3DNow! Enabled 3D Adapters - Which solution offers the best performance?

Tested Environment

CPU

  • AMD-K6-2 400 MHz
  • AMD-K6 III 450 MHz

Motherboard

  • ASUS P5A Revision 1.04 (512 kB cache)
  • BIOS Revision 1007
  • AGP Driver Version 1.60

Memory

  • 128 MB PC-100 SDRAM

Hard Disk

  • Western Digital AC418000-00DW (18 MAR 99)

Audio

  • Diamond Multimedia Monster Sound MX300
  • Driver Version 1.20b

Operating System

  • Windows 98
  • DirectX 6.1eng

Video Adapter(s)

  • 3Dfx Voodoo3 = Driver date 4-27-99 (Quake III Compatible driver), MiniGL version 1.48
  • ATI Rage 128 = Driver date 5-25-99
  • Matrox G400 MAX = Driver date 5-21-99
  • Nvidia TNT2 = Diamond Multimedia Viper V770 Ultra, Driver date 6-4-99
  • S3 Savage 4 = Diamond Multimedia Stealth III S540, Driver date 5-26-99

Games

Expendable Demo

  • triple buffering enabled
  • highest quality for all video settings
  • audio disabled (however a sound card must be present to run)
  • movies disabled
  • vsync sync to refresh disabled

Quake II 3DNow! version 3.20

  • CD Audio disabled (+set cd_nocd 1)
  • Audio disabled (+set s_initsound 0)
  • Joystick disabled (+set in_initjoy 0)
  • vsync sync to refresh disabled

You may be surprised that you won't find different clock speeds of the graphic chips in the results. The reason is quite simple. Expendable as well as the Quake2 Crusher-demo are heavily depending upon the CPU. In case of the K6-2 and K6-3 there's no difference in the frame rate results of those benchmarks between e.g. a Voodoo3 at 143 MHz or at 200 MHz.

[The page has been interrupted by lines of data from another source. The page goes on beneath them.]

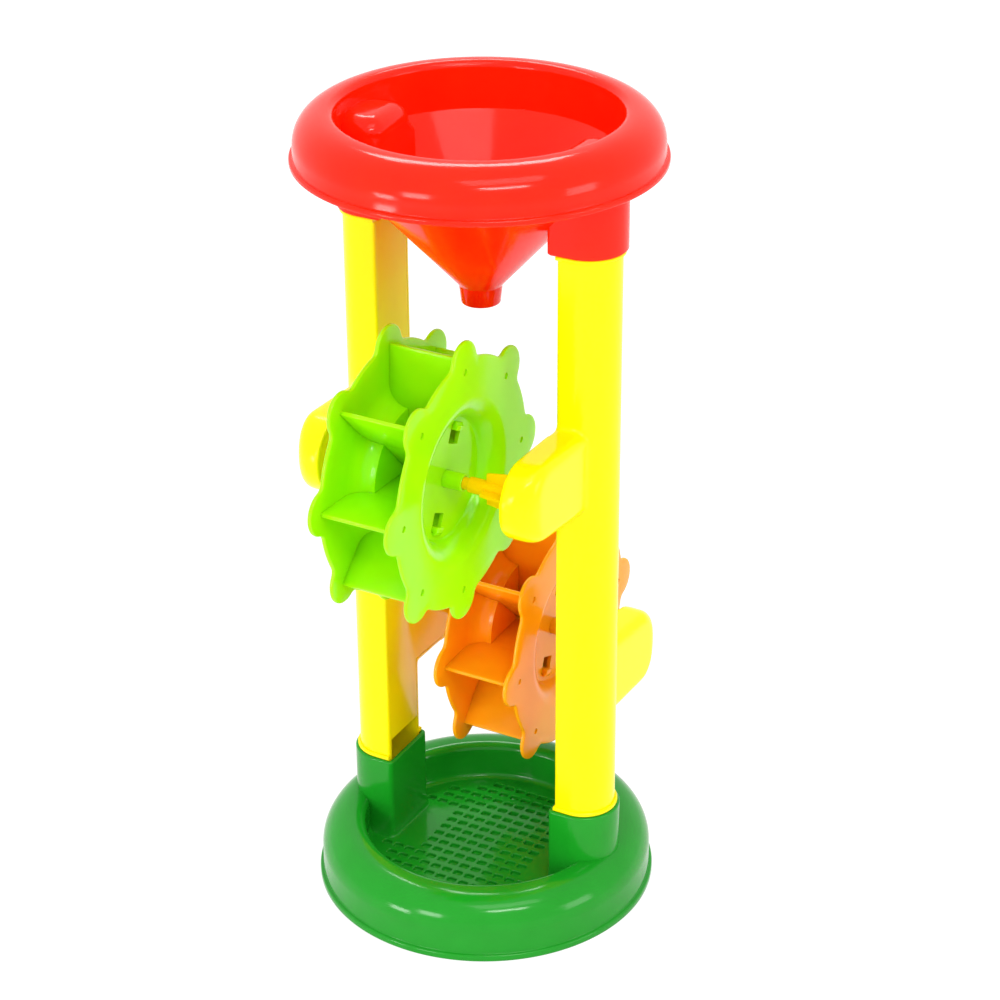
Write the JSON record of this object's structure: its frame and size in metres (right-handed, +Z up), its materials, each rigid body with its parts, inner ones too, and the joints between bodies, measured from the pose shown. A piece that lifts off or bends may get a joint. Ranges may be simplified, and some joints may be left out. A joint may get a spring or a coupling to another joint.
{
  "type": "sand wheel toy",
  "caption": "Sand wheel toy: a funnel hopper on columns above a round tray base, with bucket wheels that spin on stub pins when sand or water runs over them.",
  "frame": {"origin": "centre of the ring that the base stands on, on the ground", "axes": "+Z up through the hopper, +X from the left column to the right column and along both wheel axles, +Y away from the side on which the upper wheel stands"},
  "size_m": [0.151, 0.216, 0.3585],
  "materials": {
    "base_plastic": "injection-moulded green polypropylene, glossy, with a waffle floor",
    "hopper_plastic": "injection-moulded red polypropylene, glossy and a little translucent",
    "column_plastic": "injection-moulded yellow polypropylene, glossy",
    "cover_plastic": "injection-moulded yellow polypropylene, glossy",
    "upper_wheel_plastic": "injection-moulded lime green polypropylene, glossy and a little translucent",
    "lower_wheel_plastic": "injection-moulded orange polypropylene, glossy and a little translucent"
  },
  "bodies": {
    "frame": {"base_tray": "base_plastic", "hopper": "hopper_plastic", "left_column_shell": "column_plastic", "left_column_cover": "cover_plastic", "right_column_shell": "column_plastic", "right_column_cover": "cover_plastic"},
    "upper_wheel": {"upper_wheel_rotor": "upper_wheel_plastic", "upper_wheel_side_plate": "upper_wheel_plastic"},
    "lower_wheel": {"lower_wheel_rotor": "lower_wheel_plastic", "lower_wheel_side_plate": "lower_wheel_plastic"}
  },
  "joints": [
    {"name": "upper_wheel_spin", "type": "hinge", "parent": "frame", "child": "upper_wheel", "pos_m": [0, -0.047, 0.2185], "axis": [1, 0, 0], "continuous": true},
    {"name": "lower_wheel_spin", "type": "hinge", "parent": "frame", "child": "lower_wheel", "pos_m": [0, 0.047, 0.1015], "axis": [1, 0, 0], "continuous": true}
  ]
}
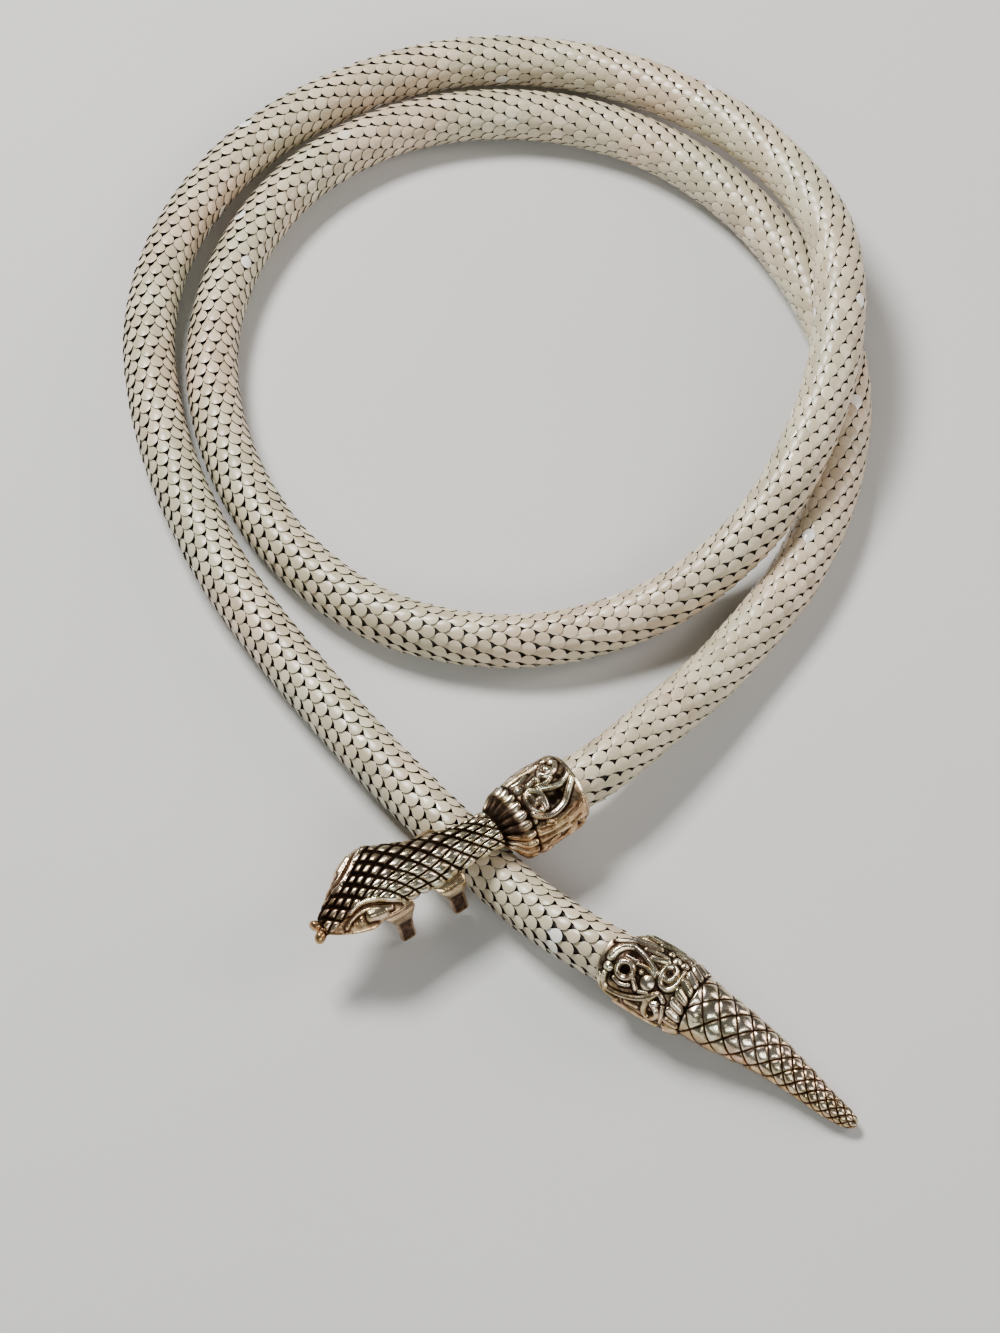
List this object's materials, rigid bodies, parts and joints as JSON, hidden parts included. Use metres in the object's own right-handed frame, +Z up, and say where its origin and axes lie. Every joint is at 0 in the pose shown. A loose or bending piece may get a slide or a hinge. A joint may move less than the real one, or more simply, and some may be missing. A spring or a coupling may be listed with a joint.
{
  "type": "snake chain necklace",
  "caption": "Snake chain necklace of pale enamelled scale mesh, lying in two loops, its cast snake head clasped over the strand above a cast scaled tail",
  "frame": {"origin": "middle of the opening for the neck, on the surface that the necklace lies on", "axes": "Z up from that surface; X to the right and -Y towards the viewer as pictured, with the head and tail on the -Y side"},
  "size_m": [0.1454, 0.2464, 0.0215],
  "materials": {
    "enamel_mesh": "satin ivory enamel on small metal scales",
    "antique_metal": "cast, antiqued dark in the grooves and polished on the high spots"
  },
  "bodies": {
    "root": {"mesh_inner_loop": "enamel_mesh", "mesh_outer_loop": "enamel_mesh", "snake_head": "antique_metal", "tail": "antique_metal"}
  },
  "joints": []
}
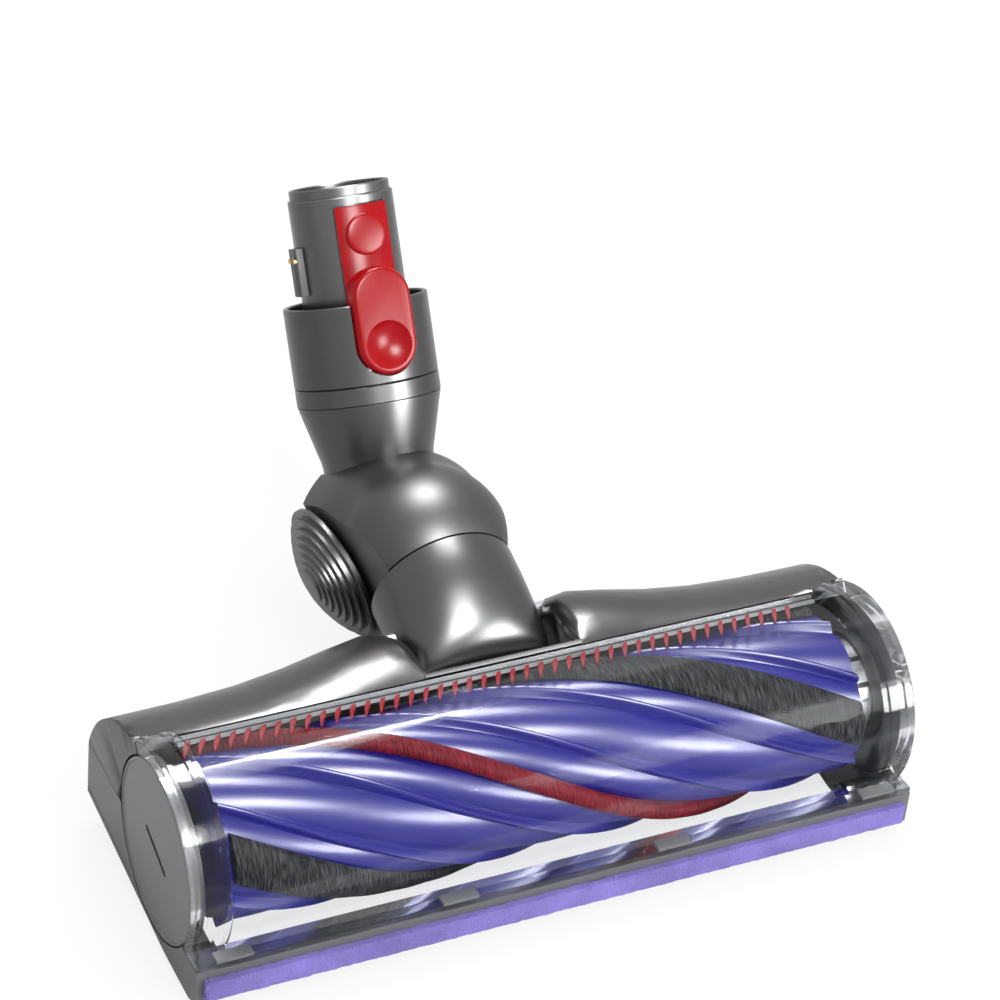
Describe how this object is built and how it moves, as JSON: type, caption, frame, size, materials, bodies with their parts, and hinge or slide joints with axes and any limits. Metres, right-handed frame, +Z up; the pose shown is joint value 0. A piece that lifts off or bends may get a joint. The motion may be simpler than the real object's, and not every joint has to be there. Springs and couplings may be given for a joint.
{
  "type": "vacuum powerhead",
  "caption": "Motorised vacuum floor head: ribbed brush roller under a clear cover, two-hump rear housing, pitching and swivelling neck on two cambered wheels, and a quick-release connector.",
  "frame": {"origin": "centre of the footprint on the floor, under the middle of the whole part", "axes": "+X along the brush roller, +Y from the front edge to the neck, +Z up"},
  "size_m": [0.25, 0.2256, 0.1593],
  "materials": {
    "clear_shell": "clear plastic, polished",
    "clip_grey": "smooth",
    "housing_dark": "satin metallic dark grey",
    "housing_grey": "fine satin grey",
    "steel": "machined",
    "board_green": "solder resist",
    "sole_grey": "fine matt grey",
    "felt": "short dense pile",
    "cap_grey": "satin grey",
    "seal_rubber": "matt",
    "roller_blue": "glossy with pearl sheen",
    "bristle_black": "carbon filaments",
    "bristle_red": "nylon filaments",
    "plug_dark": "matt",
    "motor_steel": "rolled steel",
    "comb_red": "smooth",
    "metallic": "satin metallic grey",
    "hose_black": "matt",
    "wheel_grey": "satin grey",
    "ring_grey": "satin",
    "connector_grey": "satin light grey",
    "gold": "plated",
    "latch_red": "glossy",
    "tyre_grey": "matt"
  },
  "bodies": {
    "head": {"clear_cover": "clear_shell", "cover_clips": "clip_grey", "rear_cover": "housing_dark", "lower_housing": "housing_grey", "case_screws": "steel", "control_board": "board_green", "sole_plate": "sole_grey", "sole_screws": "steel", "front_felt": "felt", "hair_comb": "comb_red", "motor_mount": "plug_dark", "motor_case": "motor_steel", "gearbox_case": "housing_grey", "drive_end_bearing": "plug_dark", "pivot_pin_left": "steel", "pivot_pin_right": "steel", "sole_roller_pins": "steel"},
    "cap": {"end_cap": "cap_grey", "end_cap_seal": "seal_rubber", "end_bearing": "steel"},
    "brush": {"brush_core": "roller_blue", "black_bristles": "bristle_black", "red_bristles": "bristle_red", "brush_plug": "plug_dark", "stub_shaft": "steel", "drive_hub": "plug_dark", "motor_shaft": "steel"},
    "neck_drum": {"neck_tube": "metallic", "air_hose": "hose_black"},
    "swivel": {"yoke": "metallic", "swivel_ring": "plug_dark", "wheel_axle_left": "steel", "wheel_axle_right": "steel", "neck_pin_left": "steel", "neck_pin_right": "steel"},
    "left_wheel": {"wheel_left": "wheel_grey"},
    "right_wheel": {"wheel_right": "wheel_grey"},
    "upper_neck": {"neck_cone": "metallic", "neck_ring": "ring_grey", "collar": "metallic", "connector_tube": "connector_grey", "contact_block": "plug_dark", "contact_pins": "gold", "latch_pin": "steel", "latch_spring": "steel"},
    "latch": {"release_latch": "latch_red"},
    "sole_roller_1": {"roller_front_left": "tyre_grey"},
    "sole_roller_2": {"roller_front_right": "tyre_grey"},
    "sole_roller_3": {"roller_rear_left": "tyre_grey"},
    "sole_roller_4": {"roller_rear_right": "tyre_grey"}
  },
  "joints": [
    {"name": "brush_spin", "type": "hinge", "parent": "head", "child": "brush", "pos_m": [0, -0.07286, 0.035], "axis": [1, 0, 0], "continuous": true},
    {"name": "cap_turn", "type": "hinge", "parent": "head", "child": "cap", "pos_m": [0, -0.07286, 0.035], "axis": [1, 0, 0], "range_deg": [0, 90]},
    {"name": "neck_pitch", "type": "hinge", "parent": "head", "child": "neck_drum", "pos_m": [0, -0.02286, 0.0528], "axis": [1, 0, 0], "range_deg": [-17, 40]},
    {"name": "neck_swivel", "type": "hinge", "parent": "neck_drum", "child": "swivel", "pos_m": [0, -0.02286, 0.0528], "axis": [0, 0.9703, 0.2419], "range_deg": [-90, 90]},
    {"name": "upper_neck_tilt", "type": "hinge", "parent": "swivel", "child": "upper_neck", "pos_m": [0, 0.03321, 0.04001], "axis": [1, 0, 0], "range_deg": [-50, 0]},
    {"name": "wheel_left_spin", "type": "hinge", "parent": "swivel", "child": "left_wheel", "pos_m": [-0.021, 0.03321, 0.04001], "axis": [0.9511, 0.1564, 0.2665], "continuous": true},
    {"name": "wheel_right_spin", "type": "hinge", "parent": "swivel", "child": "right_wheel", "pos_m": [0.021, 0.03321, 0.04001], "axis": [0.9511, -0.1564, -0.2665], "continuous": true},
    {"name": "latch_press", "type": "hinge", "parent": "upper_neck", "child": "latch", "pos_m": [0, 0.04925, 0.10885], "axis": [-1, 0, 0], "range_deg": [0, 1.1], "stiffness_Nm_per_rad": 4, "deforming": ["latch_spring"]},
    {"name": "sole_roller_front_left_spin", "type": "hinge", "parent": "head", "child": "sole_roller_1", "pos_m": [-0.116, -0.09186, 0.0045], "axis": [1, 0, 0], "continuous": true},
    {"name": "sole_roller_front_right_spin", "type": "hinge", "parent": "head", "child": "sole_roller_2", "pos_m": [0.116, -0.09186, 0.0045], "axis": [1, 0, 0], "continuous": true},
    {"name": "sole_roller_rear_left_spin", "type": "hinge", "parent": "head", "child": "sole_roller_3", "pos_m": [-0.116, -0.03286, 0.0045], "axis": [1, 0, 0], "continuous": true},
    {"name": "sole_roller_rear_right_spin", "type": "hinge", "parent": "head", "child": "sole_roller_4", "pos_m": [0.116, -0.03286, 0.0045], "axis": [1, 0, 0], "continuous": true}
  ]
}
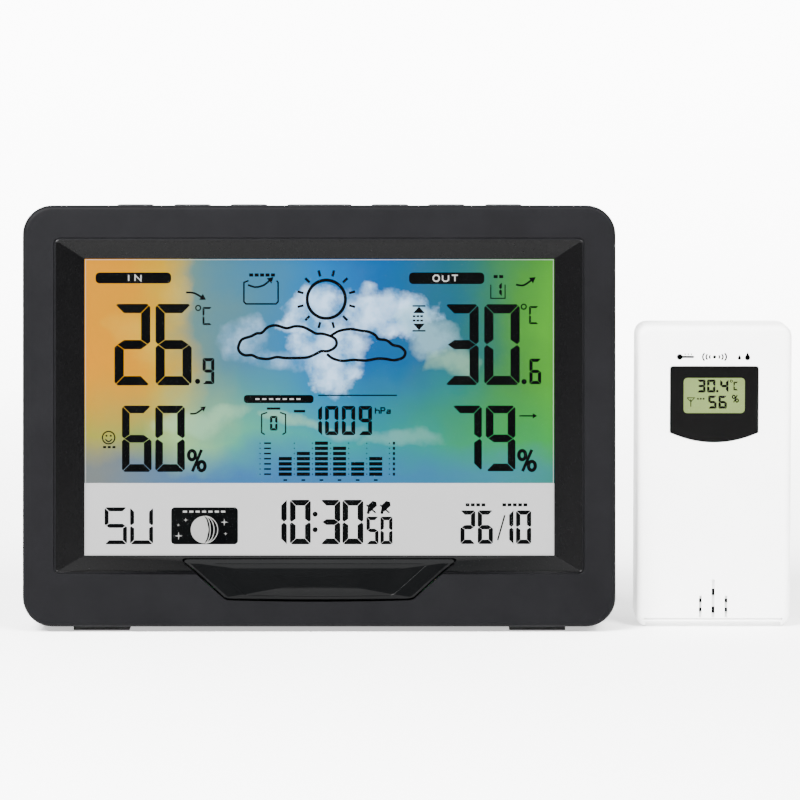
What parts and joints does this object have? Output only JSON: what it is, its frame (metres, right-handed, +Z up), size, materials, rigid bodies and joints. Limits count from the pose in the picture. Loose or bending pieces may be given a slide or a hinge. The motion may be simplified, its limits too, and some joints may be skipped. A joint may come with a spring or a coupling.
{
  "type": "home weather station",
  "caption": "Desk weather station: leaning landscape console with colour display, snooze bar, edge keys and fold-out foot, with its separate wireless outdoor sensor.",
  "frame": {"origin": "middle of the overall footprint, on the table top", "axes": "+X to the right along the long edge of the console, +Y from the display towards the back, +Z up"},
  "size_m": [0.247, 0.0734, 0.1364],
  "materials": {
    "case_dark_grey": "fine matt texture, dark grey moulded plastic",
    "key_dark_grey": "matt dark grey key caps",
    "gloss_black": "polished black",
    "clear_window": "clear acrylic window",
    "display_panel": "liquid crystal display glass, opaque",
    "light_guide": "milky white diffuser",
    "elastomer": "pink layered contact strip",
    "circuit_board": "green solder mask",
    "black_epoxy": "black resin",
    "copper_wire": "bare copper wire",
    "nickel_plate": "nickel plated spring steel",
    "steel": "zinc plated steel",
    "battery_sleeve": "printed sleeve over a steel can, plain colours",
    "rubber": "matt black",
    "sensor_white": "satin white moulded plastic"
  },
  "bodies": {
    "console": {"front_bezel": "case_dark_grey", "rear_cover": "case_dark_grey", "display_window": "clear_window", "lcd_panel": "display_panel", "backlight_guide": "light_guide", "zebra_strip": "elastomer", "main_board": "circuit_board", "button_board": "circuit_board", "snooze_board": "circuit_board", "processor": "black_epoxy", "piezo_buzzer": "black_epoxy", "dc_jack": "black_epoxy", "indoor_sensor": "sensor_white", "antenna_coil": "copper_wire", "battery_1": "battery_sleeve", "battery_2": "battery_sleeve", "battery_3": "battery_sleeve", "contact_left": "nickel_plate", "contact_right": "nickel_plate", "stand_pin": "steel", "foot_left": "rubber", "foot_right": "rubber", "case_screw_1": "steel", "case_screw_2": "steel", "case_screw_3": "steel", "case_screw_4": "steel"},
    "console_battery_door": {"battery_door": "case_dark_grey"},
    "console_leg": {"stand_leg": "case_dark_grey", "stand_pad": "rubber"},
    "snooze_bar": {"snooze_bar": "gloss_black"},
    "key_l3": {"key_l3": "key_dark_grey"},
    "key_l2": {"key_l2": "key_dark_grey"},
    "key_l1": {"key_l1": "key_dark_grey"},
    "key_snooze_mode": {"key_snooze_mode": "key_dark_grey"},
    "key_r1": {"key_r1": "key_dark_grey"},
    "key_r2": {"key_r2": "key_dark_grey"},
    "key_r3": {"key_r3": "key_dark_grey"},
    "outdoor_sensor": {"sensor_front_cover": "sensor_white", "sensor_rear_cover": "sensor_white", "sensor_window": "gloss_black", "sensor_lcd": "display_panel", "sensor_board": "circuit_board", "sensor_probe": "black_epoxy", "sensor_antenna": "copper_wire", "sensor_battery_1": "battery_sleeve", "sensor_battery_2": "battery_sleeve", "sensor_contact_bottom": "nickel_plate", "sensor_contact_top": "nickel_plate", "sensor_screw_1": "steel", "sensor_screw_2": "steel"},
    "sensor_door": {"sensor_battery_door": "sensor_white"},
    "sensor_switch": {"sensor_channel_switch": "gloss_black"},
    "sensor_reset": {"sensor_reset_button": "gloss_black"}
  },
  "joints": [
    {"name": "stand_hinge", "type": "hinge", "parent": "console", "child": "console_leg", "pos_m": [-0.0285, -0.0096, 0.01006], "axis": [1, 0, 0], "range_deg": [0, 94]},
    {"name": "battery_door_slide", "type": "slide", "parent": "console", "child": "console_battery_door", "axis": [0, 0.9962, -0.0872], "range_m": [0, 0.03]},
    {"name": "snooze_press", "type": "slide", "parent": "console", "child": "snooze_bar", "axis": [0, 0.9962, -0.0872], "range_m": [0, 0.0009], "stiffness_N_per_m": 600, "springref_m": -0.0005},
    {"name": "key_l3_press", "type": "slide", "parent": "console", "child": "key_l3", "axis": [0, -0.0872, -0.9962], "range_m": [0, 0.0008], "stiffness_N_per_m": 400, "springref_m": -0.0005},
    {"name": "key_l2_press", "type": "slide", "parent": "console", "child": "key_l2", "axis": [0, -0.0872, -0.9962], "range_m": [0, 0.0008], "stiffness_N_per_m": 400, "springref_m": -0.0005},
    {"name": "key_l1_press", "type": "slide", "parent": "console", "child": "key_l1", "axis": [0, -0.0872, -0.9962], "range_m": [0, 0.0008], "stiffness_N_per_m": 400, "springref_m": -0.0005},
    {"name": "key_snooze_mode_press", "type": "slide", "parent": "console", "child": "key_snooze_mode", "axis": [0, -0.0872, -0.9962], "range_m": [0, 0.0008], "stiffness_N_per_m": 400, "springref_m": -0.0005},
    {"name": "key_r1_press", "type": "slide", "parent": "console", "child": "key_r1", "axis": [0, -0.0872, -0.9962], "range_m": [0, 0.0008], "stiffness_N_per_m": 400, "springref_m": -0.0005},
    {"name": "key_r2_press", "type": "slide", "parent": "console", "child": "key_r2", "axis": [0, -0.0872, -0.9962], "range_m": [0, 0.0008], "stiffness_N_per_m": 400, "springref_m": -0.0005},
    {"name": "key_r3_press", "type": "slide", "parent": "console", "child": "key_r3", "axis": [0, -0.0872, -0.9962], "range_m": [0, 0.0008], "stiffness_N_per_m": 400, "springref_m": -0.0005},
    {"name": "sensor_place", "type": "slide", "parent": "console", "child": "outdoor_sensor", "axis": [1, 0, 0], "range_m": [0, 0.08]},
    {"name": "sensor_door_slide", "type": "slide", "parent": "outdoor_sensor", "child": "sensor_door", "axis": [0, 1, 0], "range_m": [0, 0.03]},
    {"name": "channel_slide", "type": "slide", "parent": "outdoor_sensor", "child": "sensor_switch", "axis": [1, 0, 0], "range_m": [-0.002, 0.002]},
    {"name": "reset_press", "type": "slide", "parent": "outdoor_sensor", "child": "sensor_reset", "axis": [0, -1, 0], "range_m": [0, 0.0008], "stiffness_N_per_m": 300, "springref_m": -0.0005}
  ]
}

You would find differences in some today meaningless benchmarks as Forsaken, Incoming or Quake2-demo1. The tests we did were targeted to the high-end gamer, who is using top games and who considers playing online. In both cases the CPU is working very hard, which is why we chose benchmarks that are tough on the CPU, thus supplying you with realistic and useful numbers.